Indeed, U.S. aid to Israel has proven ineffectual in leveraging genuine cooperation with recent peace initiatives. Rather, the opposite dynamic prevails, as the allegedly corrupt but evidently unsinkable Netanyahu himself overtly intervenes in U.S. domestic politics. He punishes American politicians critical of Israel or supportive of the nuclear deal with Iran, while backing those such as former President Donald Trump willing to write Israel a blank check.

Repeated U.S. attempts to rein in Israeli settlements in Palestinian areas have been met with defiance. Requests for Israel to make concessions to Palestinians at the bargaining table have been shrugged off. Growing criticism by American groups over Israeli human rights violations and anti-democratic policies have done little to change Israeli behavior.

Today Israel can defend itself just fine and acquire whatever American weapons it needs without an annual check from Uncle Sam.

But while members of Congress like Sen. Bernie Sanders, I-Vt., and Rep. Ilhan Omar, D-Minn., have attracted attention in recent years for their more vocal criticism of Israel, the reality remains that nearly the entire Republican Party and older and more influential Democratic politicians largely favor the Jewish state.

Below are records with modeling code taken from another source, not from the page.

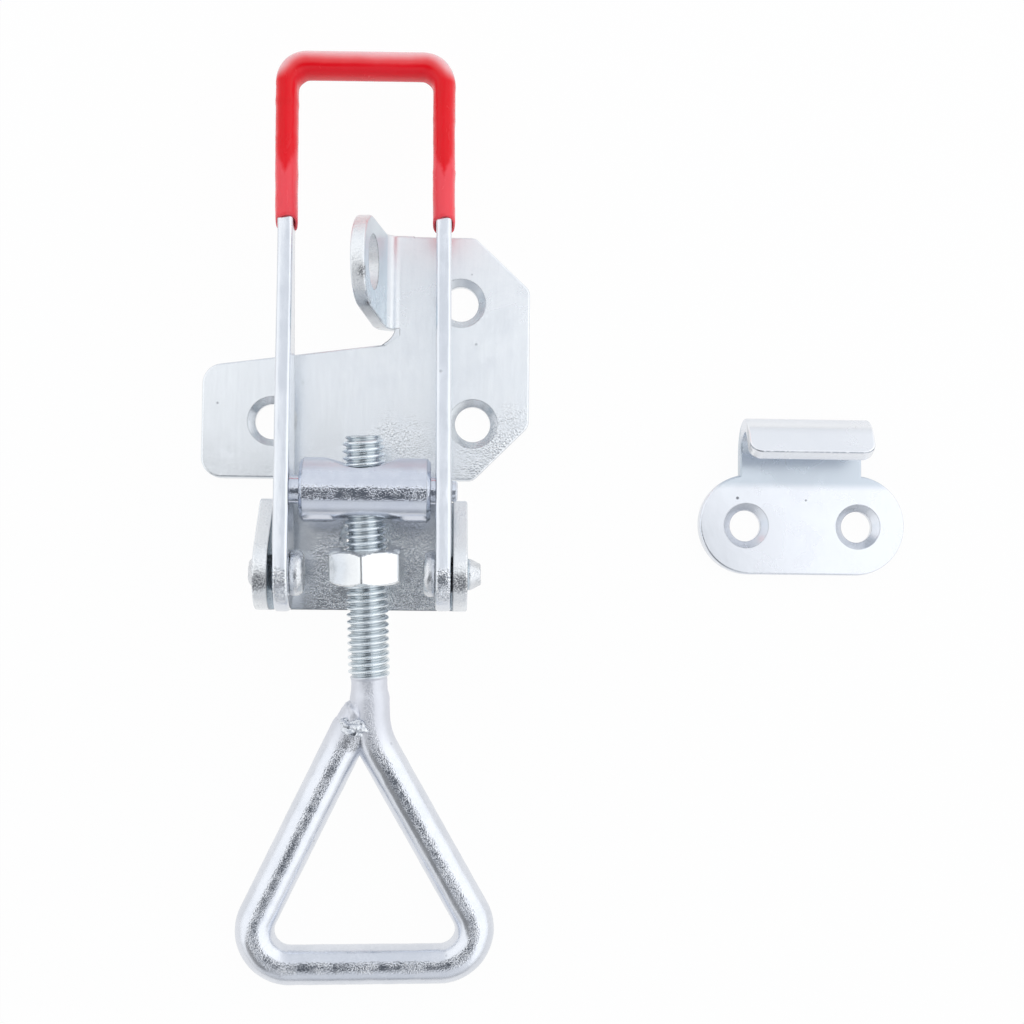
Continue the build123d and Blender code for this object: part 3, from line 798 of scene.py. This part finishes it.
# ------------------------------------------------------------------ grip sleeve
ARM_Z, ARM_DEPTH = 10.6, 4.5                    # middle and depth of the strip inside
WALL, SLEEVE_FRONT = 0.5, 45.0
SLANT = 1.3                                     # how far the open ends lean back from top to bottom
TOP_CROWN, FOOT_CROWN, TOP_FALL = 0.22, 0.12, 0.16      # bulge of top and foot, fall of the top outwards
GRIP_FULLER, CORNER_THICKER = 0.24, 0.10
PINCHES = (                                     # (leg, y, width along y, height)
    (-1, 61.6, 0.45, 0.16),
    (1, 59.4, 0.35, 0.10),
    (1, 51.8, 0.3, 0.16),
    (1, 51.1, 0.25, 0.12),
    (-1, 56.5, 0.3, 0.08),
)
INSIDE = 0.03 - WALL                            # the skin's inner side, just clear of the strip
MOUTH = (                                       # an open end from inside out, (growth, slide along y)
    (INSIDE, 4.0),
    (INSIDE, 1.5),
    (INSIDE, 0.4),
    (INSIDE + 0.1, 0.08),
    (-WALL / 2, -0.04),
    (-0.06, 0.05),
)


def flat_oval(count=44, power=2.8):
    """Unit outline between an oval and a square, (outwards, up)."""
    points = []
    for i in range(count):
        cos, sin = math.cos(TAU * i / count), math.sin(TAU * i / count)
        reach = (abs(cos) ** power + abs(sin) ** power) ** (-1 / power)
        points.append((cos * reach, sin * reach))
    return points


def sleeve():
    """Soft skin drawn over the U: crowned top, thicker inner corners, oblique open ends, small pinches."""
    line = handle_line(SLEEVE_FRONT, 0.45)
    half_width, half_height = STRIP / 2 + WALL, ARM_DEPTH / 2 + WALL
    outline = flat_oval()
    inner_corners = [Vector((side * MID_X, MID_END)) - Vector((side, 1)).normalized() * MID_BEND * 0.4
                     for side in (-1, 1)]

    def ring(k, grow, slide):
        """Section at a point of the line, wider by grow and moved by slide along Y."""
        at, out = line[k], outwards(line, k)
        corner = max(math.exp(-((at - middle).length / 1.9) ** 2) for middle in inner_corners)
        fuller = GRIP_FULLER * unit((at.y - 63.5) / 3)
        in_leg = abs(at.x) > MID_X - 0.1
        open_end = math.exp(-((at.y - SLEEVE_FRONT) / 3.0) ** 2) if in_leg else 0
        slanted = max(0, 1 - (at.y - SLEEVE_FRONT) / 6.0) if in_leg else 0
        points = []
        for u, w in outline:
            crown = (TOP_CROWN if w > 0 else FOOT_CROWN) * (1 - u * u)
            z = ARM_Z + w * (half_height + grow + crown)
            if w > 0:
                z -= TOP_FALL * max(0, u) * (1 - corner)
            flat = at + out * (u * (half_width + grow + fuller) + CORNER_THICKER * corner * min(0, u))
            y = flat.y + slide + SLANT * slanted * ((z - ARM_Z) / (2 * half_height) - 0.5)
            y += 0.10 * slanted * math.sin(flat.x * 2.3)
            for side, place, width, height in PINCHES:
                if at.x * side > MID_X - 0.5:
                    pinch = height * math.exp(-((at.y - place) / width) ** 2)
                    flat += out * pinch * 0.4 * u
                    z += pinch * max(0, w)
            spot = Vector((*flat, z))
            wave = 0.07 * noise.noise(spot * 0.35) + 0.03 * noise.noise(spot * 1.1)
            flat += out * wave * (1 if u > 0 else -1)
            points.append(on_handle(flat.x, y, z + wave * max(0, w) * (1 - open_end)))
        return points

    last = len(line) - 1
    rings = [ring(0, grow, slide) for grow, slide in MOUTH]
    rings += [ring(k, 0, 0) for k in range(1, last)]
    rings += [ring(last, grow, slide) for grow, slide in reversed(MOUTH)]
    stand_in(skin("grip_skin", rings), "vinyl", "grip_sleeve")


sleeve()

# ------------------------------------------------------------------ handle strip
LEG_R, STRIP_EDGE, CROWN = 5.3, 0.45, 0.05      # round ends at the pivots, worn edges, rise of the crown
TOP = (                                         # (y, height, slope), as FOOT
    (-5.0, 17.3, 0.0),
    (-4.3, 17.26, -0.085),
    (8.0, 16.2, -0.085),
    (24.0, 14.85, -0.11),
    (44.0, 12.85, 0.0),
)
FOOT = ((-5.0, 6.7, 0.0), (8.0, 6.72, 0.0), (24.0, 7.5, 0.052), (44.0, 8.35, 0.0))


def height_at(curve, y):
    """Height at y on a smooth curve through (y, height, slope) points."""
    if y >= curve[-1][0]:
        return curve[-1][1]
    for (y0, h0, m0), (y1, h1, m1) in zip(curve, curve[1:]):
        if y < y1:
            span = y1 - y0
            f = max(0.0, (y - y0) / span)
            return ((2 * f ** 3 - 3 * f ** 2 + 1) * h0 + (f ** 3 - 2 * f ** 2 + f) * span * m0
                    + (3 * f ** 2 - 2 * f ** 3) * h1 + (f ** 3 - f ** 2) * span * m1)


def strip_outline():
    """Section of the strip: (outwards, height from -1 to 1, how far the worn edge draws it in)."""
    half, flat = STRIP / 2, STRIP / 2 - STRIP_EDGE
    worn = CROWN * (flat / half) ** 2
    edge = [math.radians(15 * i) for i in range(7)]
    rounding = [(flat + STRIP_EDGE * math.cos(a), worn + STRIP_EDGE * (1 - math.sin(a))) for a in edge]
    crown = [(x, CROWN * (x / half) ** 2) for x in (flat - flat * i / 4 for i in range(1, 8))]
    face = rounding + crown + [(-x, drop) for x, drop in reversed(rounding)]
    side_drop = worn + STRIP_EDGE
    outline = [(x, 1, drop) for x, drop in face]
    outline += [(-half, level, side_drop) for level in (0.5, 0.0, -0.5)]
    outline += [(-x, -1, drop) for x, drop in face]
    return outline + [(half, level, side_drop) for level in (-0.5, 0.0, 0.5)]


def handle():
    """One strip bent on edge into a U, its top a little crowned, with round ends at the pivots."""
    outline = strip_outline()
    line = handle_line(PIVOT_Y, 0.6)

    def ring(k, lean=0.0):
        """Section at a point of the line. At the round ends it leans back round the pivot."""
        at, out = line[k], outwards(line, k)
        points = []
        for x, level, drop in outline:
            if lean:
                radius = LEG_R - drop
                y = PIVOT_Y - radius * math.sin(lean)
                top, foot = PIVOT_Z + radius * math.cos(lean), PIVOT_Z - radius * math.cos(lean)
            else:
                y = at.y + out.y * x
                top, foot = height_at(TOP, at.y) - drop, height_at(FOOT, at.y) + drop
            spot = Vector((at.x + out.x * x, y, foot + (top - foot) * (level + 1) / 2))
            dent = 0.03 * noise.noise(spot * 0.5) + 0.015 * noise.noise(spot * 1.7) if level == 1 else 0
            points.append(on_handle(spot.x, y, spot.z + dent))
        return points

    last = len(line) - 1
    round_end = [math.radians(90 - 6 * i) for i in range(15)]
    rings = [ring(0, lean) for lean in round_end]
    rings += [ring(k) for k in range(len(line))]
    rings += [ring(last, lean) for lean in reversed(round_end)]
    stand_in(skin("handle_strip", rings, ends="open"), "handle", "handle_frame")


handle()

# ------------------------------------------------------------------ crease at the padlock ear's foot
CREASE_EDGE = ((2.2, 28.66), (3.0, 29.2), (3.65, 29.95), (3.95, 30.6), (4.1, 31.15))    # the side that shows
CREASE_BACK = ((5.2, 31.3), (5.2, 29.6), (3.2, 28.4))


def crease():
    """Fills the small corner that the photo shows there, just under the plate's face."""
    levels = (0.05, SHEET - 0.1, SHEET - 0.015)
    obj = skin("ear_crease", [[(x, y, z) for x, y in CREASE_EDGE + CREASE_BACK] for z in levels])
    dress(obj, "base", smooth=False)
    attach(obj, body_of["base_plate"])


crease()

# ------------------------------------------------------------------ CAD nodes that stay
for node, material in (("base_plate", "base"), ("keeper_plate", "keeper"), ("barrel", "barrel")):
    dress(frame["nodes"][node], material, smooth=False)

# ------------------------------------------------------------------ floor and light
TENT = {"left": 1.17, "right": 1.30, "back": 0.88, "front": 0.78}    # how bright it is that way, 1 is white
SHADE_TOWARD, SHADE_LEVEL = (-0.48, -0.64, 0.60), 0.25      # a darker place in the tent
SHADE_INNER, SHADE_OUTER = math.radians(9), math.radians(23)
FLOOR_SHOWN = 0.96                              # share of plain white that camera and gloss see on the floor
FLOOR_AT = (0.02, 0, -0.00006)                  # metres, just under the mounting face
CARD = ((-145, -235), (112, 28))                # mm, two corners as seen from above
CARD_Z, CARD_TONE = 262.0, 0.13
CARD_SOFT = ((35, 35), (60, 22))                # mm of soft edge at the low and high x, then y


def bare_material(name):
    """A material with an empty tree."""
    material = bpy.data.materials.new(name)
    tree = Tree(material)
    tree.nodes.clear()
    return material, tree


def blend_shaders(tree, factor, a, b):
    mixed = tree.node("ShaderNodeMixShader", {0: factor, 1: a.outputs[0], 2: b.outputs[0]})
    tree.node("ShaderNodeOutputMaterial", {0: mixed.outputs[0]})


def floor():
    """Pale paper that shows as white. Metal sees it a little greyer far off, towards the tent's foot."""
    bm = bmesh.new()
    bmesh.ops.create_grid(bm, x_segments=8, y_segments=8, size=1.6)
    obj = mesh_object("studio_floor", bm)
    obj.location = FLOOR_AT
    material, tree = bare_material("pale_floor")
    away = tree.vector("LENGTH", tree.place(), output="Value")
    level = tree.larger(tree.camera_ray(), tree.span(away, 0.03, 0.35, 0.93, 0.72))
    path = tree.node("ShaderNodeLightPath").outputs
    seen = path["Is Camera Ray"]
    for ray in ("Is Glossy Ray", "Is Transmission Ray"):
        seen = tree.larger(seen, path[ray])
    paper = tree.node("ShaderNodeBsdfDiffuse", {"Color": (0.90, 0.90, 0.91)})
    white = tree.node("ShaderNodeEmission", {"Color": (1, 1, 1), "Strength": level})
    blend_shaders(tree, tree.times(seen, FLOOR_SHOWN), paper, white)
    obj.data.materials.append(material)


def studio():
    """A white tent: bright walls left and right, greyer in front and behind, and dimmer at the horizon, most
    of all in front."""
    world = bpy.data.worlds.new("studio")
    bpy.context.scene.world = world
    tree = Tree(world)
    tree.nodes.clear()
    way = tree.node("ShaderNodeTexCoord").outputs["Generated"]
    x, y, z = tree.split(way)
    across = tree.math("SQRT", tree.larger(tree.minus(1.0, tree.times(z, z)), 1e-4))
    walls = tree.span(tree.math("DIVIDE", tree.absolute(x), across), 0.3, 0.62)
    sides = tree.span(x, -0.1, 0.1, TENT["left"], TENT["right"])
    ends = tree.span(y, -0.1, 0.1, TENT["front"], TENT["back"])
    level = tree.plus(ends, tree.times(walls, tree.minus(sides, ends)))
    horizon = tree.times(tree.span(z, 0.05, 0.4, 0.38, 0.0), tree.span(y, -0.8, -0.3, 1.0, 0.25))
    level = tree.times(level, tree.minus(1.0, horizon))
    towards = tree.dot(way, tuple(Vector(SHADE_TOWARD).normalized()))
    shade = tree.span(towards, math.cos(SHADE_OUTER), math.cos(SHADE_INNER), 1.0, SHADE_LEVEL)
    seen = tree.camera_ray()
    strength = tree.larger(tree.times(tree.minus(1.0, seen), tree.times(level, shade)), seen)
    tint = tree.mix(walls, (0.95, 0.98, 1.03), (0.98, 0.99, 1.0))
    tint = tree.mix(seen, tint, (1, 1, 1))
    background = tree.node("ShaderNodeBackground", {"Color": tint, "Strength": strength})
    tree.node("ShaderNodeOutputWorld", {0: background.outputs[0]})


def overhead():
    """The camera and whoever holds it: a dark card with soft edges above, seen only in reflections."""
    (x0, y0), (x1, y1) = CARD
    corners = ((x0, y0), (x0, y1), (x1, y1), (x1, y0))
    bm = bmesh.new()
    bm.faces.new([bm.verts.new(Vector((x, y, CARD_Z)) * MM) for x, y in corners])
    obj = mesh_object("overhead_card", bm)
    material, tree = bare_material("dark_card")
    inside = 1.0
    for place, low, high, soft in zip(tree.split(tree.place()), *CARD, CARD_SOFT):
        inside = tree.times(inside, tree.span_mm(place, low, low + soft[0]))
        inside = tree.times(inside, tree.span_mm(place, high - soft[1], high, 1.0, 0.0))
    unseen = tree.minus(1.0, tree.camera_ray())
    clear = tree.node("ShaderNodeBsdfTransparent")
    cloth = tree.node("ShaderNodeEmission", {"Color": (0.86, 0.94, 1.08), "Strength": CARD_TONE})
    blend_shaders(tree, tree.times(inside, unseen), clear, cloth)
    obj.data.materials.append(material)


floor()
studio()
overhead()

# ------------------------------------------------------------------ camera
PICTURE, FOCAL = 1024, 1632.0                   # pixels
STRAIGHT_DOWN = (-72, 88)                       # pixels right of and below the picture's middle
ROLL = math.radians(0.6)
CAMERA_AT = (11.15, -8.6, 240)                  # mm
SENSOR = 36.0                                   # mm


def camera():
    """A camera that looks nearly straight down, turned by where straight down lies in its picture."""
    z_seen = -Vector((*STRAIGHT_DOWN, FOCAL)).normalized()
    x_seen = Vector((math.cos(ROLL), math.sin(ROLL), 0))
    x_seen = (x_seen - z_seen * x_seen.dot(z_seen)).normalized()
    y_seen = z_seen.cross(x_seen)
    # A row is one world axis as the camera sees it: (right, down, ahead) made into (right, up, back).
    axes = zip((x_seen, y_seen, z_seen), CAMERA_AT)
    rows = [(seen.x, -seen.y, -seen.z, place * MM) for seen, place in axes]
    cam = bpy.data.objects.new("camera", bpy.data.cameras.new("camera"))
    bpy.context.scene.collection.objects.link(cam)
    cam.data.sensor_fit = "HORIZONTAL"
    cam.data.sensor_width = SENSOR
    cam.data.lens = FOCAL / PICTURE * SENSOR
    cam.data.clip_start = 0.01
    cam.matrix_world = Matrix((*rows, (0, 0, 0, 1)))
    bpy.context.scene.camera = cam


camera()
bpy.context.scene.view_settings.view_transform = "Standard"

bpy.context.view_layer.update()
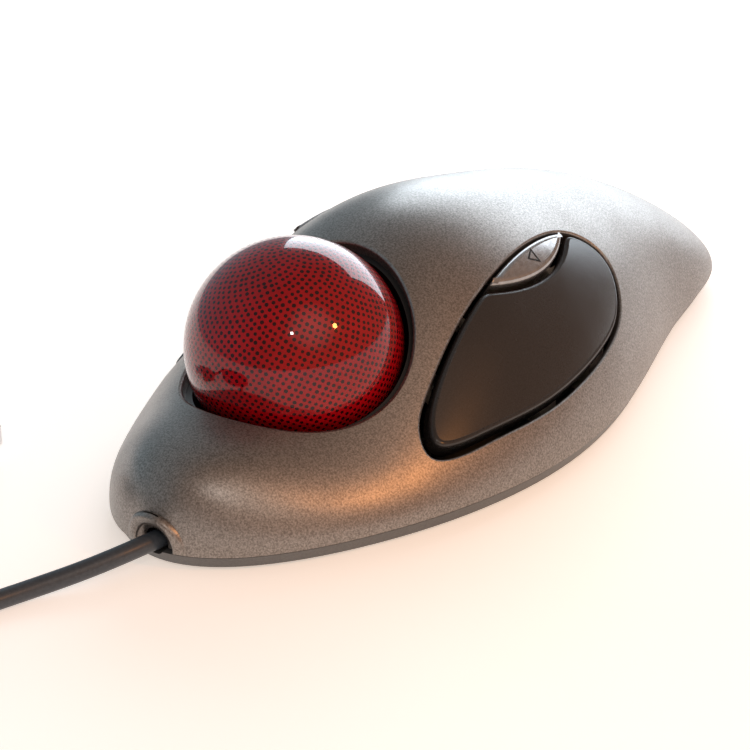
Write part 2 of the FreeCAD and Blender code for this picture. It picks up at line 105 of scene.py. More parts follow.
# ---- material tools -------------------------------------------------------------------------
def new_material(name):
    material = bpy.data.materials.new(name)
    material.use_nodes = True
    tree = material.node_tree
    return material, tree, tree.nodes["Principled BSDF"]


def noise(tree, scale, detail=2.0, rough=0.5):
    coords = tree.nodes.new("ShaderNodeTexCoord")
    node = tree.nodes.new("ShaderNodeTexNoise")
    node.inputs["Scale"].default_value = scale
    node.inputs["Detail"].default_value = detail
    node.inputs["Roughness"].default_value = rough
    tree.links.new(coords.outputs["Object"], node.inputs["Vector"])
    return node.outputs["Fac"]


def ramp(tree, source, stops):
    node = tree.nodes.new("ShaderNodeValToRGB")
    elements = node.color_ramp.elements
    while len(elements) < len(stops):
        elements.new(0.5)
    for element, (place, colour) in zip(elements, stops):
        element.position = place
        element.color = (*colour, 1)
    tree.links.new(source, node.inputs["Fac"])
    return node.outputs["Color"]


def grey(value):
    return (value, value, value)


def bump(tree, shader, source, strength, distance):
    node = tree.nodes.new("ShaderNodeBump")
    node.inputs["Strength"].default_value = strength
    node.inputs["Distance"].default_value = distance
    tree.links.new(source, node.inputs["Height"])
    tree.links.new(node.outputs["Normal"], shader.inputs["Normal"])


def speckled(name, dark, light, rough, scale, metallic=0.0, strength=0.1, depth=0.00003, coat=0.0):
    """Moulded or painted surface: fine grain in colour, roughness and bump."""
    material, tree, shader = new_material(name)
    grain = noise(tree, scale, 3, 0.6)
    tree.links.new(ramp(tree, grain, [(0.35, dark), (0.65, light)]), shader.inputs["Base Color"])
    cloud = noise(tree, 60, 4, 0.55)
    low = grey(max(rough - 0.05, 0.02))
    tree.links.new(ramp(tree, cloud, [(0.3, low), (0.7, grey(rough + 0.05))]), shader.inputs["Roughness"])
    shader.inputs["Metallic"].default_value = metallic
    if coat:
        shader.inputs["Coat Weight"].default_value = coat
        shader.inputs["Coat Roughness"].default_value = 0.12
    bump(tree, shader, grain, strength, depth)
    return material


def make_materials():
    made = {}
    made["silver"] = speckled("silver_paint", (0.17, 0.155, 0.145), (0.36, 0.335, 0.315), 0.38, 3000,
                              metallic=0.85, strength=0.3, depth=0.00005)
    made["base"] = speckled("base_grey", (0.085, 0.088, 0.092), (0.115, 0.118, 0.122), 0.45, 2600)
    made["lens"] = speckled("lens_grey", (0.30, 0.29, 0.29), (0.38, 0.37, 0.365), 0.20, 900,
                            metallic=0.8, strength=0.05)
    made["mark"] = speckled("mark_dark", (0.006, 0.006, 0.007), (0.010, 0.010, 0.011), 0.8, 2000)
    made["charcoal"] = speckled("button_charcoal", (0.018, 0.017, 0.017), (0.028, 0.026, 0.026), 0.24, 4200,
                                strength=0.0)
    made["black"] = speckled("cup_black", (0.004, 0.004, 0.005), (0.009, 0.009, 0.010), 0.4, 2000)
    made["ball"] = speckled("ball_red", (0.26, 0.0012, 0.004), (0.34, 0.0018, 0.006), 0.22, 90, coat=1.0,
                            strength=0.0)
    made["dot"] = speckled("ball_dot", (0.020, 0.001, 0.002), (0.030, 0.001, 0.003), 0.22, 300, coat=1.0,
                           strength=0.0)
    for name in ("ball", "dot"):
        shader = made[name].node_tree.nodes["Principled BSDF"]
        shader.inputs["Coat Roughness"].default_value = 0.015
        shader.inputs["Coat IOR"].default_value = 1.42
        shader.inputs["Specular IOR Level"].default_value = 0.05
    made["cable"] = speckled("cable_jacket", (0.040, 0.052, 0.068), (0.052, 0.066, 0.084), 0.36, 1500)
    made["rubber"] = speckled("rubber", (0.012, 0.012, 0.012), (0.022, 0.022, 0.022), 0.75, 1800,
                              strength=0.3)
    made["natural"] = speckled("natural_plastic", (0.62, 0.60, 0.54), (0.70, 0.68, 0.62), 0.45, 900)
    made["board"] = speckled("circuit_board", (0.010, 0.10, 0.035), (0.020, 0.15, 0.055), 0.4, 700)
    made["steel"] = speckled("zinc_steel", (0.50, 0.50, 0.52), (0.62, 0.62, 0.64), 0.28, 1500, metallic=1.0)
    made["nickel"] = speckled("plug_nickel", (0.66, 0.66, 0.67), (0.74, 0.74, 0.75), 0.2, 1200,
                              metallic=1.0)
    made["gold"] = speckled("contact_gold", (0.80, 0.55, 0.20), (0.88, 0.64, 0.28), 0.22, 1500,
                            metallic=1.0)
    made["foil"] = speckled("label_foil", (0.55, 0.55, 0.56), (0.62, 0.62, 0.63), 0.35, 1500, metallic=0.8)
    made["window"] = speckled("window_red", (0.20, 0.005, 0.01), (0.26, 0.008, 0.014), 0.08, 200)
    made["plunger"] = speckled("plunger_red", (0.45, 0.03, 0.02), (0.55, 0.04, 0.03), 0.4, 900)
    return made


NODE_LOOKS = {
    "base": ["bottom_case"], "black": ["ball_cup", "controller_chip", "sensor_chip", "infrared_leds"],
    "natural": ["cable_connector", "plug_tongue"], "board": ["main_board", "sensor_board"],
    "steel": ["case_screws", "board_screws", "cup_screws", "sensor_screws", "clock_crystal", "capacitors",
              "board_resistors", "bearing_front", "bearing_left", "bearing_right"],
    "rubber": ["foot_front", "foot_left", "foot_right", "foot_rear", "cable_grommet"],
    "cable": ["inner_lead", "plug_grip"], "foil": ["rating_label"], "window": ["sensor_window"],
    "nickel": ["plug_shell"], "gold": ["plug_contacts"]}
SIDE_LOOKS = {"natural": ["switch_bracket"], "black": ["switch", "small_switch"],
              "steel": ["button_pin", "small_button_pin"], "plunger": ["plunger", "small_plunger"]}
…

Biden probably sees little benefit from modifying the U.S.-Israel relationship since any peace process proposed by Washington is likely to fail, given how far apart the sides are and how unsuccessful his predecessors have been, while pressure on Israel is guaranteed to incite a sharp political backlash.

That means the president will almost surely find it politically expedient to maintain military aid to Israel even if Netanyahu’s policies contravene Biden’s ostensible commitment to human rights and a two-state resolution to the Israeli-Palestinian conflict, and the government he runs can defend itself without the American tribute.